-- Goal --
Can you write out the whole listing exactly?
═══ Source material ═══
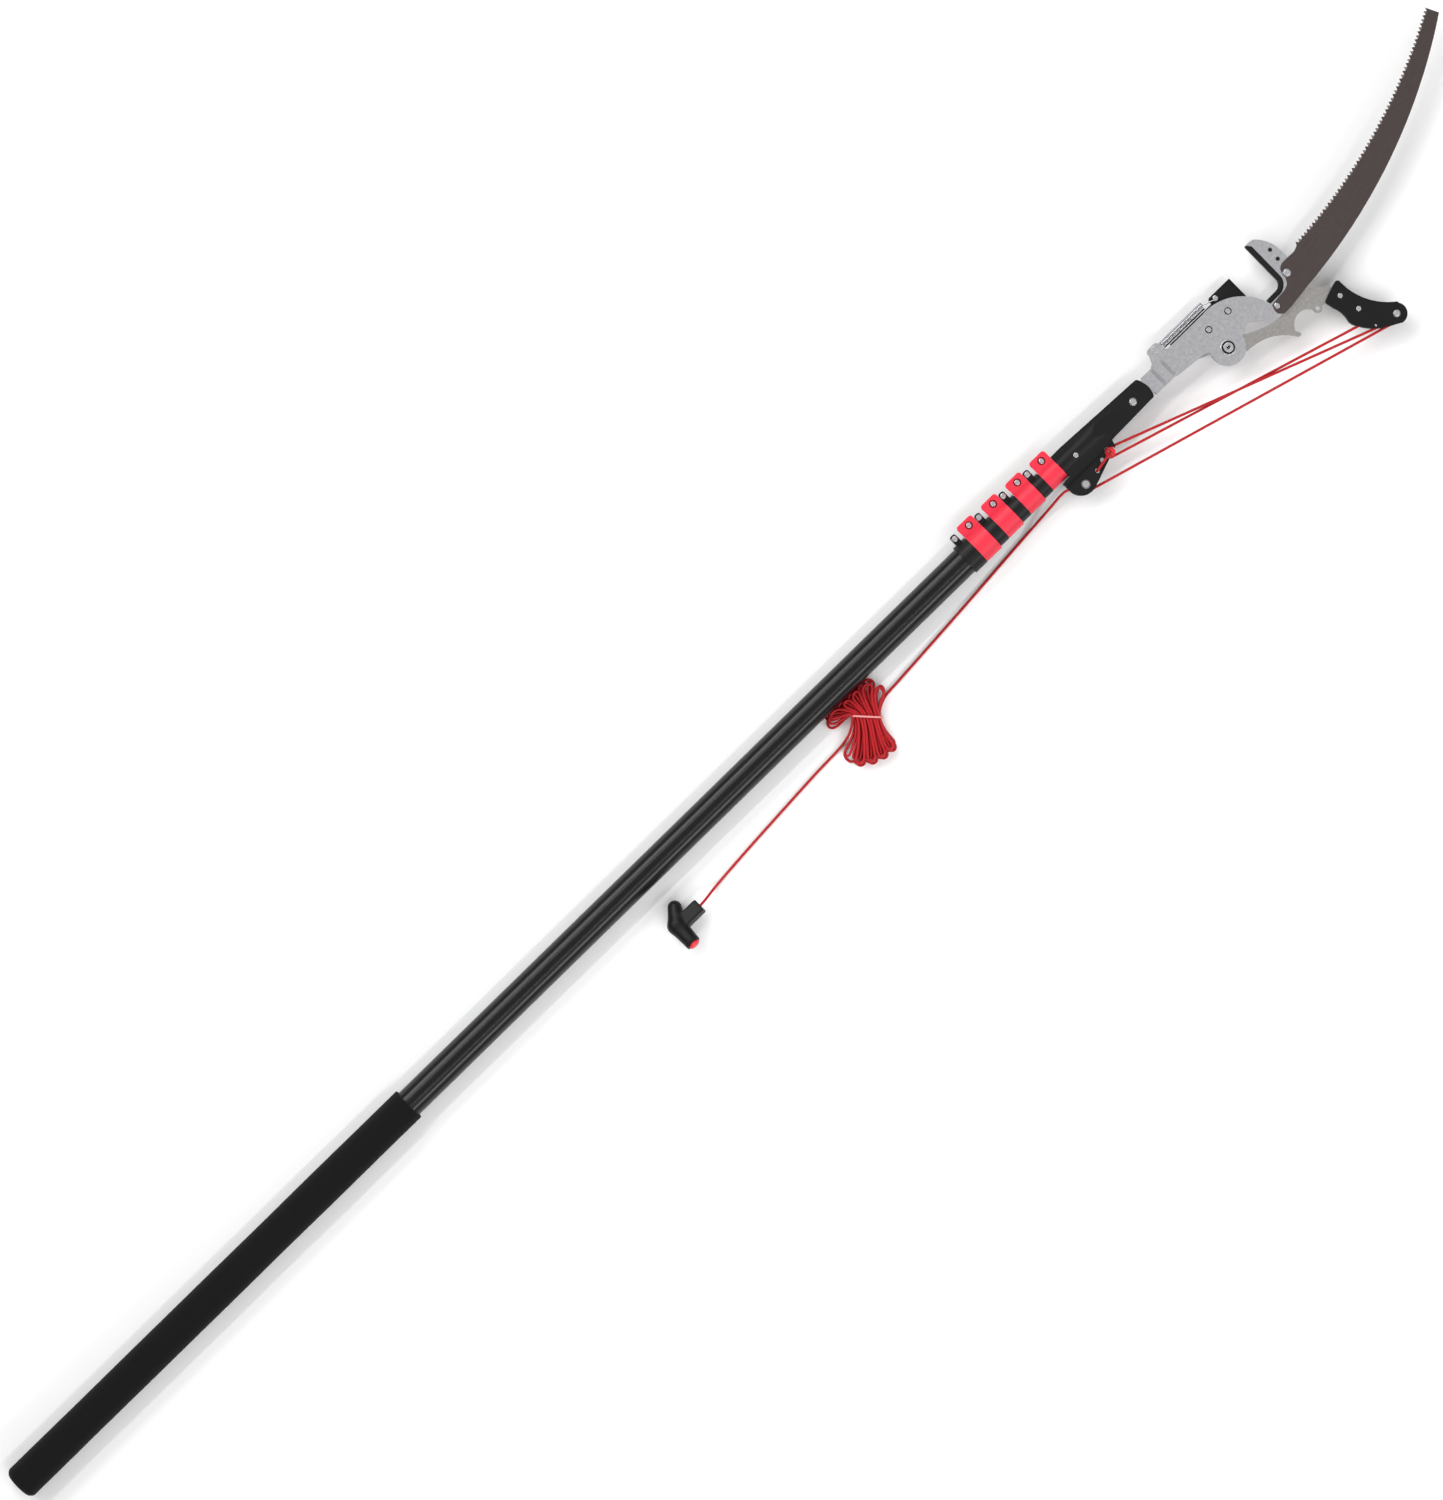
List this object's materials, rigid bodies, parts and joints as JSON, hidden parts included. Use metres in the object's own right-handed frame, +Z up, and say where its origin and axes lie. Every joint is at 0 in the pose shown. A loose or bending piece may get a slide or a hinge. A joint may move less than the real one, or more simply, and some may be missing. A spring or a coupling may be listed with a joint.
{
  "type": "telescoping pole pruner and saw",
  "caption": "Telescoping pole with flip-lever locks, a foam grip, a rope-pulled sliding-blade pruning jaw and a curved saw blade bolted to its head.",
  "frame": {"origin": "centre of the butt end, on the pole's axis", "axes": "+X along the pole from butt to head, +Z up from the surface the tool lies on, +Y towards the locks' ears and the cutting side of the head"},
  "size_m": [2.2498, 0.2311, 0.0403],
  "materials": {
    "tube_black": "gloss black coating",
    "foam": "matt closed-cell foam",
    "black_plastic": "semi-gloss",
    "slide_plastic": "matt",
    "red_plastic": "gloss",
    "zinc": "zinc plated",
    "plate_steel": "satin plated",
    "core_metal": "cast",
    "black_steel": "black finish",
    "saw_steel": "dark coated",
    "lever_steel": "satin plated",
    "rope": "braided cord",
    "tie": "woven tape"
  },
  "bodies": {
    "pole": {"outer_tube": "tube_black", "grip": "foam", "butt_plug": "black_plastic", "collar_1": "black_plastic", "lock_hardware_1": "zinc"},
    "section_2": {"tube_2": "tube_black", "slide_plug_2": "slide_plastic", "collar_2": "black_plastic", "lock_hardware_2": "zinc"},
    "section_3": {"tube_3": "tube_black", "slide_plug_3": "slide_plastic", "collar_3": "black_plastic", "lock_hardware_3": "zinc"},
    "section_4": {"tube_4": "tube_black", "slide_plug_4": "slide_plastic", "collar_4": "black_plastic", "lock_hardware_4": "zinc"},
    "head": {"tube_5": "tube_black", "slide_plug_5": "slide_plastic", "adapter_top_shell": "black_plastic", "adapter_bottom_shell": "black_plastic", "adapter_fasteners": "zinc", "sheave_axle": "zinc", "turning_ring": "red_plastic", "stem_core": "core_metal", "top_plate": "plate_steel", "bottom_plate": "plate_steel", "guide_bolts": "zinc", "pivot_bolt": "zinc", "anvil": "black_steel", "anvil_rivets": "black_steel", "return_spring": "zinc", "spring_screw": "zinc", "saw_blade": "saw_steel", "saw_fasteners": "zinc", "tackle_rope": "rope", "ring_lashing": "rope", "rope_upper": "rope", "rope_hank": "rope", "hank_tie": "tie", "rope_lower": "rope", "handle_body": "black_plastic", "handle_plugs": "red_plastic"},
    "lower_sheave": {"lower_sheave": "plate_steel"},
    "pull_lever": {"pull_lever": "lever_steel", "drive_pin": "zinc", "lever_top_shell": "black_plastic", "lever_bottom_shell": "black_plastic", "lever_rivets": "zinc", "lever_rope": "rope", "end_axle": "zinc"},
    "end_sheave": {"end_sheave": "plate_steel"},
    "cutter": {"cutter": "black_steel", "spring_post": "zinc"},
    "flip_lever_1": {"flip_lever_1": "red_plastic"},
    "flip_lever_2": {"flip_lever_2": "red_plastic"},
    "flip_lever_3": {"flip_lever_3": "red_plastic"},
    "flip_lever_4": {"flip_lever_4": "red_plastic"}
  },
  "joints": [
    {"name": "slide_2", "type": "slide", "parent": "pole", "child": "section_2", "axis": [1, 0, 0], "range_m": [0, 1.15], "deforming": ["rope_hank"]},
    {"name": "slide_3", "type": "slide", "parent": "section_2", "child": "section_3", "axis": [1, 0, 0], "range_m": [0, 1.15], "deforming": ["rope_hank"]},
    {"name": "slide_4", "type": "slide", "parent": "section_3", "child": "section_4", "axis": [1, 0, 0], "range_m": [0, 1.15], "deforming": ["rope_hank"]},
    {"name": "slide_5", "type": "slide", "parent": "section_4", "child": "head", "axis": [1, 0, 0], "range_m": [0, 1.15], "deforming": ["rope_hank"]},
    {"name": "flip_1", "type": "hinge", "parent": "pole", "child": "flip_lever_1", "pos_m": [1.4845, 0.0289, 0.003], "axis": [-1, 0, 0], "range_deg": [0, 100]},
    {"name": "flip_2", "type": "hinge", "parent": "section_2", "child": "flip_lever_2", "pos_m": [1.52, 0.0272, 0.003], "axis": [-1, 0, 0], "range_deg": [0, 100]},
    {"name": "flip_3", "type": "hinge", "parent": "section_3", "child": "flip_lever_3", "pos_m": [1.5555, 0.0255, 0.003], "axis": [-1, 0, 0], "range_deg": [0, 100]},
    {"name": "flip_4", "type": "hinge", "parent": "section_4", "child": "flip_lever_4", "pos_m": [1.591, 0.0238, 0.003], "axis": [-1, 0, 0], "range_deg": [0, 100]},
    {"name": "lever_pivot", "type": "hinge", "parent": "head", "child": "pull_lever", "pos_m": [1.8268, -0.035, 0.002], "axis": [0, 0, -1], "range_deg": [0, 49.25], "stiffness_Nm_per_rad": 0.7, "springref_deg": -20.05, "deforming": ["tackle_rope"]},
    {"name": "cutter_slide", "type": "slide", "parent": "head", "child": "cutter", "axis": [1, 0, 0], "range_m": [0, 0.03501], "deforming": ["return_spring"]},
    {"name": "lower_sheave_spin", "type": "hinge", "parent": "head", "child": "lower_sheave", "pos_m": [1.6098, -0.033, 0], "axis": [0, 0, 1], "continuous": true},
    {"name": "end_sheave_spin", "type": "hinge", "parent": "pull_lever", "child": "end_sheave", "pos_m": [1.9851, -0.1375, 0.002], "axis": [0, 0, 1], "continuous": true}
  ],
  "couplings": [
    {"joint": "cutter_slide", "follows": "lever_pivot", "m_per_rad": 0.040719}
  ]
}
═══
-- Solution to this problem --
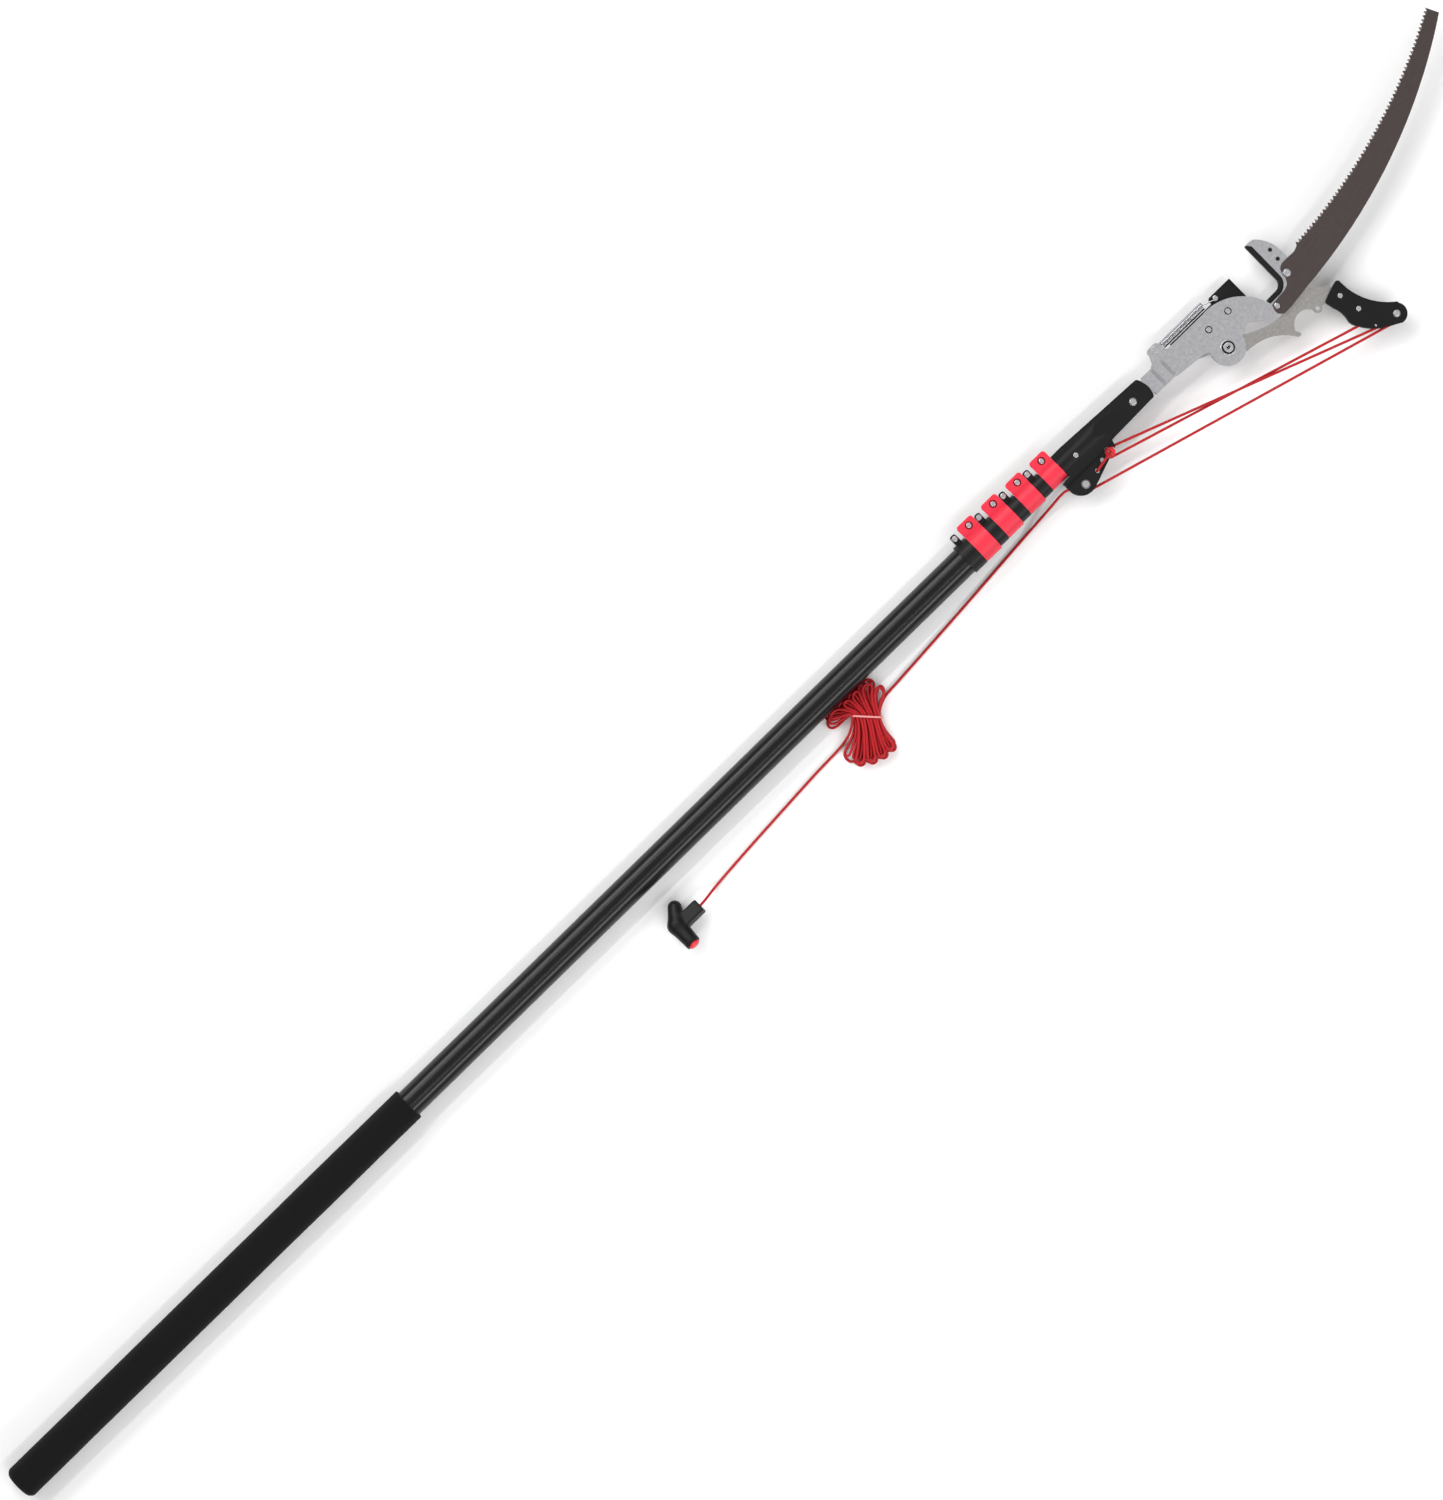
List this object's materials, rigid bodies, parts and joints as JSON, hidden parts included. Use metres in the object's own right-handed frame, +Z up, and say where its origin and axes lie. Every joint is at 0 in the pose shown. A loose or bending piece may get a slide or a hinge. A joint may move less than the real one, or more simply, and some may be missing. A spring or a coupling may be listed with a joint.
{
  "type": "telescoping pole pruner and saw",
  "caption": "Telescoping pole with flip-lever locks, a foam grip, a rope-pulled sliding-blade pruning jaw and a curved saw blade bolted to its head.",
  "frame": {"origin": "centre of the butt end, on the pole's axis", "axes": "+X along the pole from butt to head, +Z up from the surface the tool lies on, +Y towards the locks' ears and the cutting side of the head"},
  "size_m": [2.2498, 0.2311, 0.0403],
  "materials": {
    "tube_black": "gloss black coating",
    "foam": "matt closed-cell foam",
    "black_plastic": "semi-gloss",
    "slide_plastic": "matt",
    "red_plastic": "gloss",
    "zinc": "zinc plated",
    "plate_steel": "satin plated",
    "core_metal": "cast",
    "black_steel": "black finish",
    "saw_steel": "dark coated",
    "lever_steel": "satin plated",
    "rope": "braided cord",
    "tie": "woven tape"
  },
  "bodies": {
    "pole": {"outer_tube": "tube_black", "grip": "foam", "butt_plug": "black_plastic", "collar_1": "black_plastic", "lock_hardware_1": "zinc"},
    "section_2": {"tube_2": "tube_black", "slide_plug_2": "slide_plastic", "collar_2": "black_plastic", "lock_hardware_2": "zinc"},
    "section_3": {"tube_3": "tube_black", "slide_plug_3": "slide_plastic", "collar_3": "black_plastic", "lock_hardware_3": "zinc"},
    "section_4": {"tube_4": "tube_black", "slide_plug_4": "slide_plastic", "collar_4": "black_plastic", "lock_hardware_4": "zinc"},
    "head": {"tube_5": "tube_black", "slide_plug_5": "slide_plastic", "adapter_top_shell": "black_plastic", "adapter_bottom_shell": "black_plastic", "adapter_fasteners": "zinc", "sheave_axle": "zinc", "turning_ring": "red_plastic", "stem_core": "core_metal", "top_plate": "plate_steel", "bottom_plate": "plate_steel", "guide_bolts": "zinc", "pivot_bolt": "zinc", "anvil": "black_steel", "anvil_rivets": "black_steel", "return_spring": "zinc", "spring_screw": "zinc", "saw_blade": "saw_steel", "saw_fasteners": "zinc", "tackle_rope": "rope", "ring_lashing": "rope", "rope_upper": "rope", "rope_hank": "rope", "hank_tie": "tie", "rope_lower": "rope", "handle_body": "black_plastic", "handle_plugs": "red_plastic"},
    "lower_sheave": {"lower_sheave": "plate_steel"},
    "pull_lever": {"pull_lever": "lever_steel", "drive_pin": "zinc", "lever_top_shell": "black_plastic", "lever_bottom_shell": "black_plastic", "lever_rivets": "zinc", "lever_rope": "rope", "end_axle": "zinc"},
    "end_sheave": {"end_sheave": "plate_steel"},
    "cutter": {"cutter": "black_steel", "spring_post": "zinc"},
    "flip_lever_1": {"flip_lever_1": "red_plastic"},
    "flip_lever_2": {"flip_lever_2": "red_plastic"},
    "flip_lever_3": {"flip_lever_3": "red_plastic"},
    "flip_lever_4": {"flip_lever_4": "red_plastic"}
  },
  "joints": [
    {"name": "slide_2", "type": "slide", "parent": "pole", "child": "section_2", "axis": [1, 0, 0], "range_m": [0, 1.15], "deforming": ["rope_hank"]},
    {"name": "slide_3", "type": "slide", "parent": "section_2", "child": "section_3", "axis": [1, 0, 0], "range_m": [0, 1.15], "deforming": ["rope_hank"]},
    {"name": "slide_4", "type": "slide", "parent": "section_3", "child": "section_4", "axis": [1, 0, 0], "range_m": [0, 1.15], "deforming": ["rope_hank"]},
    {"name": "slide_5", "type": "slide", "parent": "section_4", "child": "head", "axis": [1, 0, 0], "range_m": [0, 1.15], "deforming": ["rope_hank"]},
    {"name": "flip_1", "type": "hinge", "parent": "pole", "child": "flip_lever_1", "pos_m": [1.4845, 0.0289, 0.003], "axis": [-1, 0, 0], "range_deg": [0, 100]},
    {"name": "flip_2", "type": "hinge", "parent": "section_2", "child": "flip_lever_2", "pos_m": [1.52, 0.0272, 0.003], "axis": [-1, 0, 0], "range_deg": [0, 100]},
    {"name": "flip_3", "type": "hinge", "parent": "section_3", "child": "flip_lever_3", "pos_m": [1.5555, 0.0255, 0.003], "axis": [-1, 0, 0], "range_deg": [0, 100]},
    {"name": "flip_4", "type": "hinge", "parent": "section_4", "child": "flip_lever_4", "pos_m": [1.591, 0.0238, 0.003], "axis": [-1, 0, 0], "range_deg": [0, 100]},
    {"name": "lever_pivot", "type": "hinge", "parent": "head", "child": "pull_lever", "pos_m": [1.8268, -0.035, 0.002], "axis": [0, 0, -1], "range_deg": [0, 49.25], "stiffness_Nm_per_rad": 0.7, "springref_deg": -20.05, "deforming": ["tackle_rope"]},
    {"name": "cutter_slide", "type": "slide", "parent": "head", "child": "cutter", "axis": [1, 0, 0], "range_m": [0, 0.03501], "deforming": ["return_spring"]},
    {"name": "lower_sheave_spin", "type": "hinge", "parent": "head", "child": "lower_sheave", "pos_m": [1.6098, -0.033, 0], "axis": [0, 0, 1], "continuous": true},
    {"name": "end_sheave_spin", "type": "hinge", "parent": "pull_lever", "child": "end_sheave", "pos_m": [1.9851, -0.1375, 0.002], "axis": [0, 0, 1], "continuous": true}
  ],
  "couplings": [
    {"joint": "cutter_slide", "follows": "lever_pivot", "m_per_rad": 0.040719}
  ]
}